When workplaces neglect these elements, the absence is felt: disengagement rises, participation falls, and “quiet quitting” becomes visible. For a global business opening a new office in Singapore, Bangalore, or Shanghai, the stakes are even higher: the wrong cultural signals can undermine brand trust from day one.

Why one-size-fits-all workplace design model fails

Every company has a unique cultural blueprint. Some thrive in structured, hierarchical environments. Others depend on community-driven, fluid ecosystems.

Designing workplaces with a “universal model” is one of the most common and costly mistakes leaders make. Even with good intentions, the wrong environment can create friction, fatigue, and attrition.

  • A start-up that values agility but operates from rigid, cubicle-heavy offices will stifle its own culture.
  • A financial services firm that depends on focus and confidentiality may lose efficiency in overly open, “trendy” layouts.
  • A global organisation expanding into APAC without adapting to local workstyles may alienate employees who value very different cultural cues.

The key is designing with cultural intent.
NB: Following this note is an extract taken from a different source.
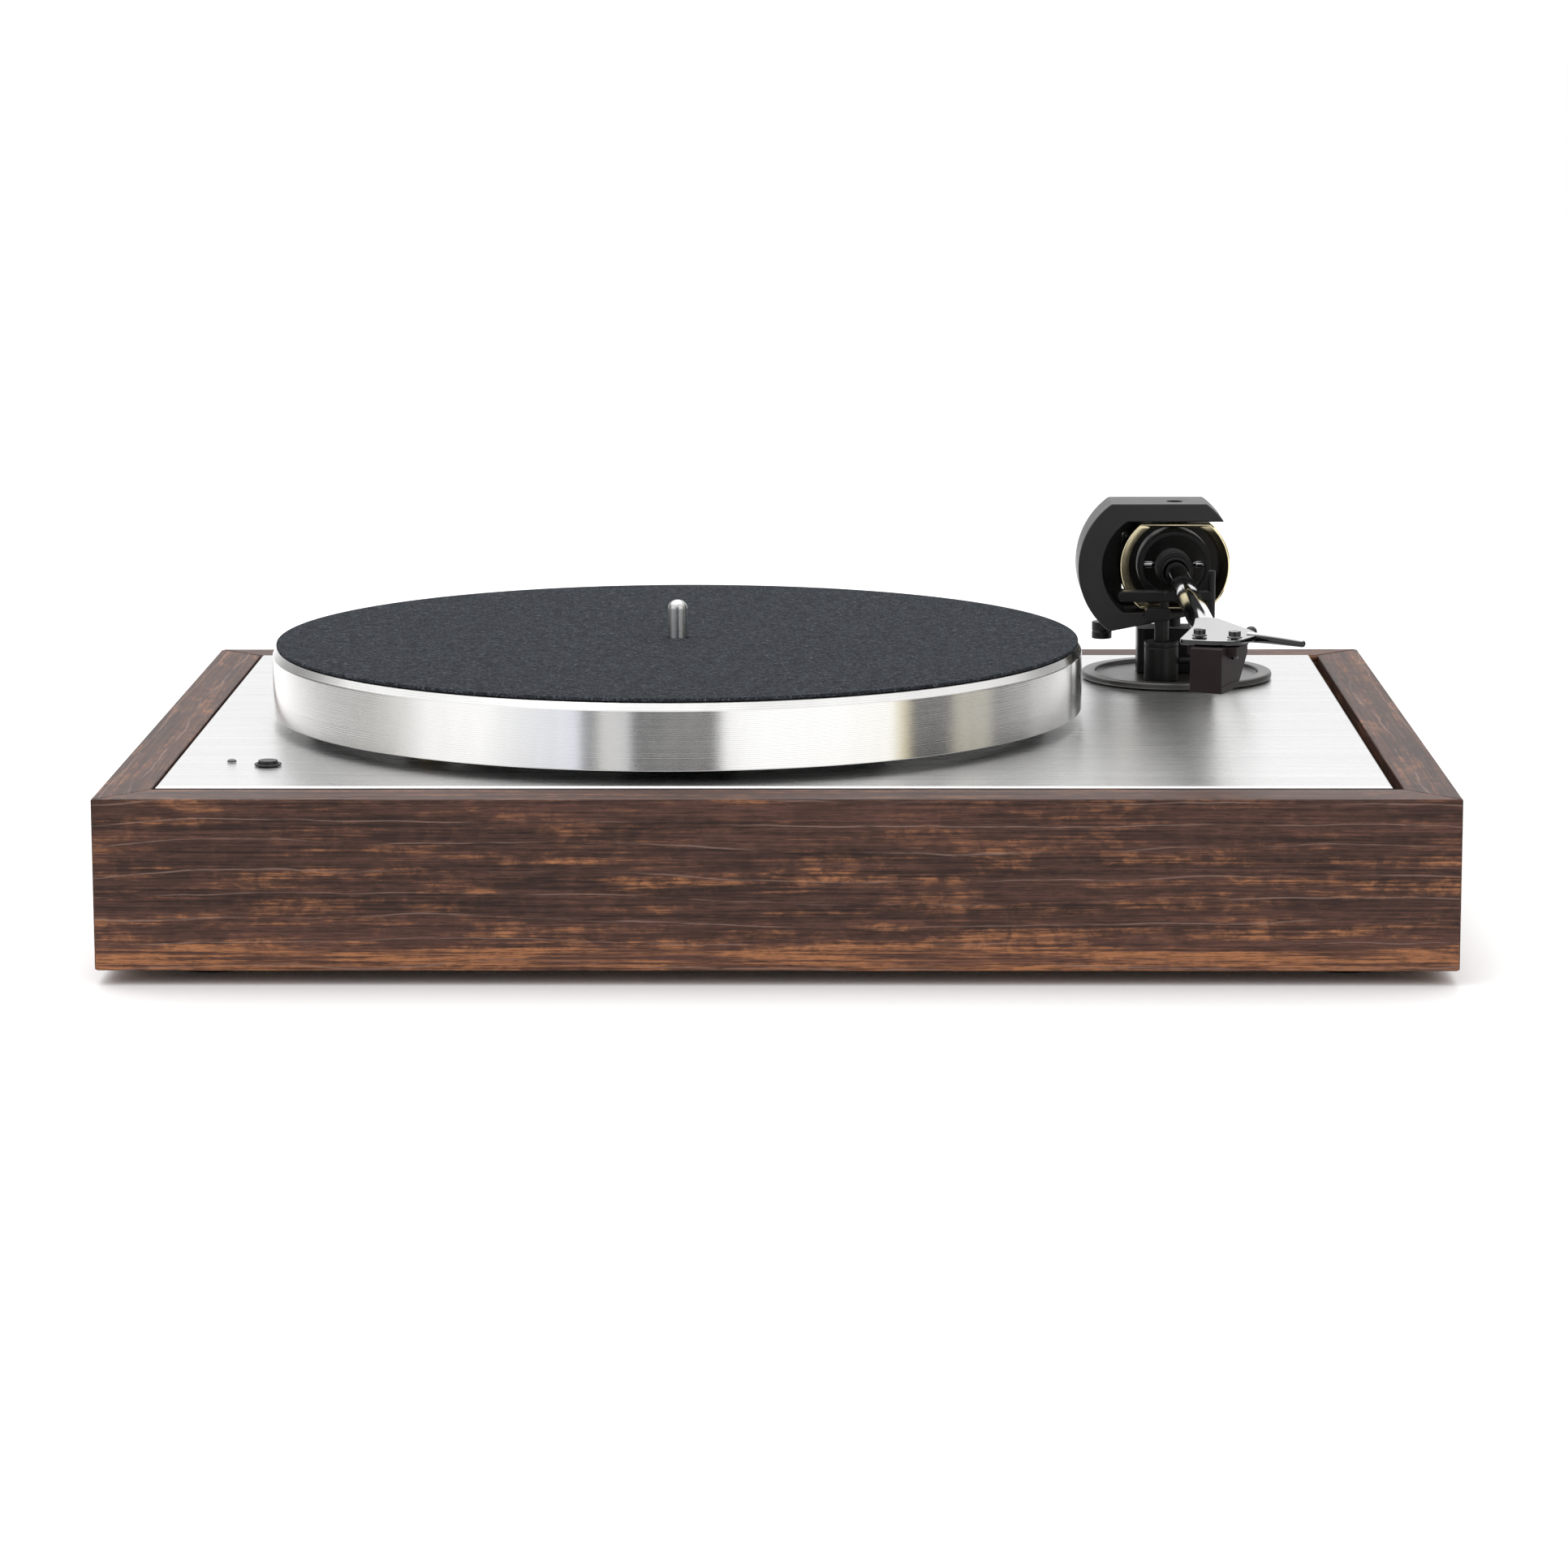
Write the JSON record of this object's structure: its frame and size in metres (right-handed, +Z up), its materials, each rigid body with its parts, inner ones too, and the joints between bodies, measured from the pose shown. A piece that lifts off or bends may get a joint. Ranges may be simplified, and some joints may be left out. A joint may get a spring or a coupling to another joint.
{
  "type": "turntable record player",
  "caption": "Belt-drive record player: low wood-veneered plinth, aluminium deck and platter with felt mat, and a gimbal tonearm in a round yoke.",
  "frame": {"origin": "on the ground, at the centre of the plinth footprint", "axes": "+X along the width towards the tonearm, +Y to the rear, +Z up"},
  "size_m": [0.462, 0.351, 0.1337],
  "materials": {
    "veneer": "satin dark veneer",
    "brushed_aluminium": "brushed along X",
    "polished_aluminium": "turned and polished",
    "golden": "polished pale gold",
    "steel": "ground",
    "brass": "turned",
    "satin_black": "satin",
    "black_alloy": "satin black anodised",
    "black_plastic": "fine grain",
    "cartridge_brown": "matte",
    "felt": "felt",
    "rubber": "matte",
    "board": "raw fibreboard",
    "circuit": "lacquer",
    "red_plastic": "gloss",
    "white_plastic": "gloss",
    "mirror_aluminium": "mirror polished"
  },
  "bodies": {
    "plinth": {"plinth_front": "veneer", "plinth_back": "veneer", "plinth_left": "veneer", "plinth_right": "veneer", "floor_board": "board", "sub_chassis": "board", "foot_1": "rubber", "foot_2": "rubber", "foot_3": "rubber", "foot_4": "rubber", "damper_1": "rubber", "damper_2": "rubber", "damper_3": "rubber", "damper_4": "rubber", "drive_belt": "rubber", "top_plate": "brushed_aluminium", "bearing_housing": "steel", "thrust_ball": "steel", "motor": "steel", "pivot_screw_bottom": "steel", "antiskate_hook": "steel", "control_board": "circuit", "jack_panel": "black_plastic", "power_socket": "black_plastic", "button_bezel": "black_plastic", "status_lamp": "black_plastic", "jack_left": "white_plastic", "jack_right": "red_plastic", "ground_terminal": "brass", "arm_base": "satin_black", "arm_column": "satin_black", "yoke": "satin_black", "pivot_screw_top": "satin_black", "lift_cylinder": "satin_black", "arm_rest": "satin_black"},
    "platter": {"platter_spindle": "steel", "sub_platter": "black_plastic", "platter": "polished_aluminium", "slip_mat": "felt"},
    "pulley": {"motor_pulley": "brass"},
    "button": {"power_button": "black_plastic"},
    "lever": {"cue_lever": "steel", "cue_knob": "black_plastic"},
    "lift": {"lift_stem": "black_alloy", "lift_bar": "black_alloy"},
    "gimbal": {"gimbal_ring": "golden", "gimbal_cradle": "satin_black", "gimbal_pin_left": "steel", "gimbal_pin_right": "steel"},
    "arm": {"arm_hub": "satin_black", "arm_tube": "mirror_aluminium", "arm_stub": "steel", "headshell": "mirror_aluminium", "finger_lift": "mirror_aluminium", "cartridge_body": "cartridge_brown", "stylus": "steel", "head_screw_left": "steel", "head_screw_right": "steel"},
    "balance": {"counterweight": "black_alloy"},
    "skate": {"antiskate_weight": "satin_black"}
  },
  "joints": [
    {"name": "platter_spin", "type": "hinge", "parent": "plinth", "child": "platter", "pos_m": [-0.039, 0.0057, 0.08], "axis": [0, 0, 1], "continuous": true},
    {"name": "pulley_spin", "type": "hinge", "parent": "plinth", "child": "pulley", "pos_m": [-0.127, -0.0563, 0.076], "axis": [0, 0, 1], "continuous": true},
    {"name": "power_press", "type": "slide", "parent": "plinth", "child": "button", "axis": [0, 0, -1], "range_m": [0, 0.0015], "stiffness_N_per_m": 300, "springref_m": -0.0005},
    {"name": "lever_turn", "type": "hinge", "parent": "plinth", "child": "lever", "pos_m": [0.16, 0.0773, 0.074], "axis": [-1, 0, 0], "range_deg": [0, 30]},
    {"name": "lift_rise", "type": "slide", "parent": "plinth", "child": "lift", "axis": [0, 0, 1], "range_m": [0, 0.0019]},
    {"name": "arm_swing", "type": "hinge", "parent": "plinth", "child": "gimbal", "pos_m": [0.1508, 0.094, 0.109], "axis": [0, 0, 1], "range_deg": [-51.5, 2]},
    {"name": "arm_tilt", "type": "hinge", "parent": "gimbal", "child": "arm", "pos_m": [0.1508, 0.094, 0.109], "axis": [-1, 0, 0], "range_deg": [0, 10]},
    {"name": "balance_slide", "type": "slide", "parent": "arm", "child": "balance", "axis": [0, 1, 0], "range_m": [-0.0015, 0.008]},
    {"name": "skate_swing", "type": "hinge", "parent": "plinth", "child": "skate", "pos_m": [0.1243, 0.118, 0.114], "axis": [0, 1, 0], "range_deg": [-8, 8]}
  ],
  "couplings": [
    {"joint": "pulley_spin", "follows": "platter_spin", "ratio": 11.25},
    {"joint": "lift_rise", "follows": "lever_turn", "m_per_rad": 0.0036}
  ]
}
Leaders must ask:

  • What behaviours and interactions are core to our culture?
  • How do our teams ideate, collaborate, and recharge?
  • What kind of environment reinforces our dominant personality traits as an organisation, both locally and globally?

A strategic imperative for employee engagement

In the hybrid era, the workplace is no longer just real estate; it is a strategic system that reinforces or erodes everything an organisation is trying to build.

Three shifts make workplace culture alignment a global imperative, especially for firms scaling in growing markets:

  1. Hybrid Work as the Norm: Employees expect flexibility, choice, and autonomy. Workplaces must be adaptable, not fixed.
  2. Evolving Talent Expectations: Gen Z and millennial talent across Europe and Asia place a premium on purpose, inclusion, and belonging. Workplaces must embody these values.
  3. Competition for High Performers: In high-growth APAC cities like Singapore and Bangalore, culture is a differentiator—and the workplace is where culture becomes tangible.

Leaders who ignore this risk not only face higher attrition but also cultural erosion that is far harder to rebuild.

From words to everyday experiences: making culture tangible

Policies and posters may articulate culture, but the everyday environment makes it real. The spaces where employees brainstorm, collaborate, rest, or celebrate are the stage where values are enacted.

When designed intentionally, the workplace becomes:

  • A catalyst for performance, not a backdrop.
  • A magnet for talent, not just a cost.
  • A living embodiment of brand and culture, not just an office.

Because if culture truly builds loyalty, the workplace must become its most powerful expression, whether in London, Frankfurt, or a new head office in Singapore.

Something for leaders to think about

Before planning the next office move, renovation, or Asia-Pacific expansion, leaders should reflect:

  • Does our space reflect who we are today, or who we used to be?
  • Are we measuring how the workplace impacts engagement, retention, and innovation?
  • What silent signals is our environment sending, and are they aligned with our intent?
  • What would it take to transform our workplace from a cost centre to a culture amplifier?

In conclusion

Culture has always been an organisation’s most powerful advantage. But in today’s climate of rapid change, distributed work, and global expansion, culture alone is no longer enough.

It must be experienced.

The workplace is where values move from aspiration to reality, where belonging becomes tangible, and where innovation is sparked through human connection.

If culture truly builds loyalty, it’s time for leaders to ensure the workplace doesn’t sabotage it. Instead, it should be designed as a living system that embodies brand, amplifies culture, and empowers people across every market, from Europe to APAC.

Because in the end, your culture is visible. Now, make it tangible.